* start *

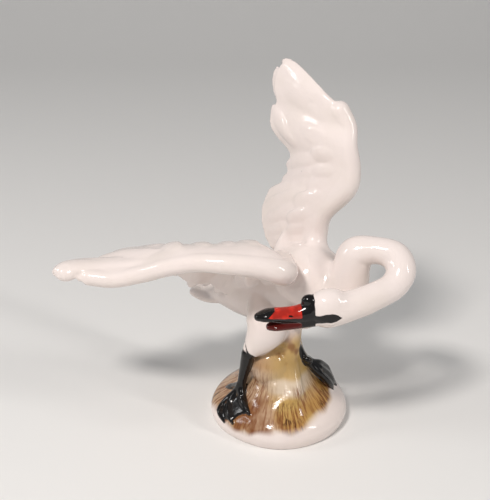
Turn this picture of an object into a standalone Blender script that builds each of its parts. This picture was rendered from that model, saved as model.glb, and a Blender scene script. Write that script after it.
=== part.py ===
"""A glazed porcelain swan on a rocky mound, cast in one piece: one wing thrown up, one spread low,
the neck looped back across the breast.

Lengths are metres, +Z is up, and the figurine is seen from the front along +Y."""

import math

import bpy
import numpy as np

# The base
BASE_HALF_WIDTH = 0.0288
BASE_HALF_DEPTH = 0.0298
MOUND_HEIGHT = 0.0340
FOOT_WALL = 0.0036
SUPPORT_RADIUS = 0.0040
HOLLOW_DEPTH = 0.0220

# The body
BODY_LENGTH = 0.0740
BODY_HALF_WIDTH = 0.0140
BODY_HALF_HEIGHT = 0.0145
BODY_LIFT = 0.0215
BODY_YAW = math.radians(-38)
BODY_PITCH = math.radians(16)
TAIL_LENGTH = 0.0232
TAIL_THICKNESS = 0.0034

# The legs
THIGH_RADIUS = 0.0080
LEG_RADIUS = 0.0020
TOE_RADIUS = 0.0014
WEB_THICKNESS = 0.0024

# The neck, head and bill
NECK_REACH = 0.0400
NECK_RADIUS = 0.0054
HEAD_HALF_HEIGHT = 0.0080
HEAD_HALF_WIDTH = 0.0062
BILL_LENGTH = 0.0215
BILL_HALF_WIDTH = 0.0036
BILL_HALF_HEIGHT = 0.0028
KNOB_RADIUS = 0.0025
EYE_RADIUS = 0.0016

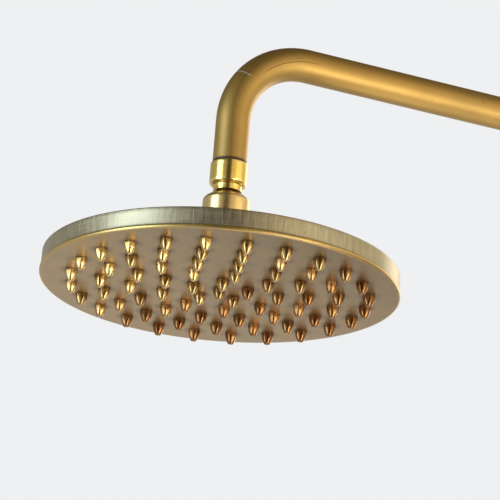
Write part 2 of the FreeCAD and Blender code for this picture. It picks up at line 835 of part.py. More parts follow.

* end *

Given request: Repeat all the records. Match each line exactly.

Final result:
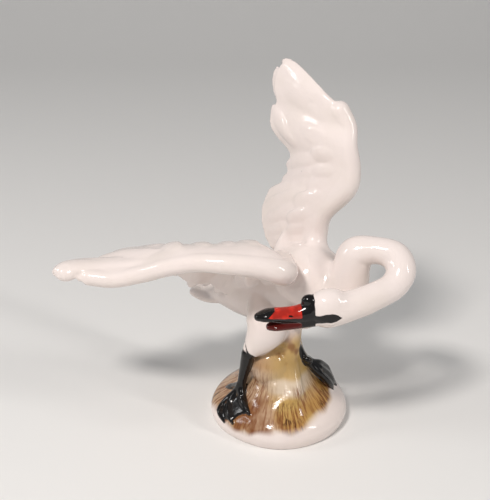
Turn this picture of an object into a standalone Blender script that builds each of its parts. This picture was rendered from that model, saved as model.glb, and a Blender scene script. Write that script after it.
=== part.py ===
"""A glazed porcelain swan on a rocky mound, cast in one piece: one wing thrown up, one spread low,
the neck looped back across the breast.

Lengths are metres, +Z is up, and the figurine is seen from the front along +Y."""

import math

import bpy
import numpy as np

# The base
BASE_HALF_WIDTH = 0.0288
BASE_HALF_DEPTH = 0.0298
MOUND_HEIGHT = 0.0340
FOOT_WALL = 0.0036
SUPPORT_RADIUS = 0.0040
HOLLOW_DEPTH = 0.0220

# The body
BODY_LENGTH = 0.0740
BODY_HALF_WIDTH = 0.0140
BODY_HALF_HEIGHT = 0.0145
BODY_LIFT = 0.0215
BODY_YAW = math.radians(-38)
BODY_PITCH = math.radians(16)
TAIL_LENGTH = 0.0232
TAIL_THICKNESS = 0.0034

# The legs
THIGH_RADIUS = 0.0080
LEG_RADIUS = 0.0020
TOE_RADIUS = 0.0014
WEB_THICKNESS = 0.0024

# The neck, head and bill
NECK_REACH = 0.0400
NECK_RADIUS = 0.0054
HEAD_HALF_HEIGHT = 0.0080
HEAD_HALF_WIDTH = 0.0062
BILL_LENGTH = 0.0215
BILL_HALF_WIDTH = 0.0036
BILL_HALF_HEIGHT = 0.0028
KNOB_RADIUS = 0.0025
EYE_RADIUS = 0.0016

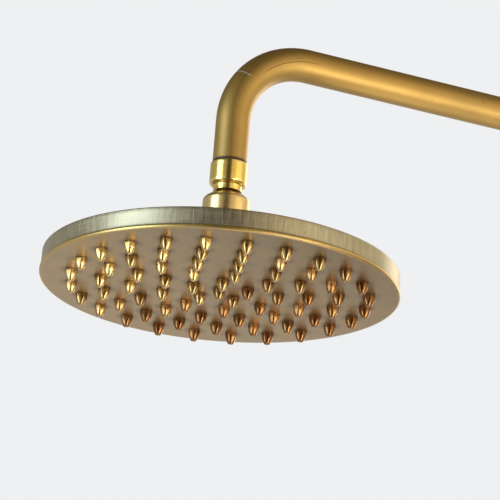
Write part 2 of the FreeCAD and Blender code for this picture. It picks up at line 835 of part.py. More parts follow.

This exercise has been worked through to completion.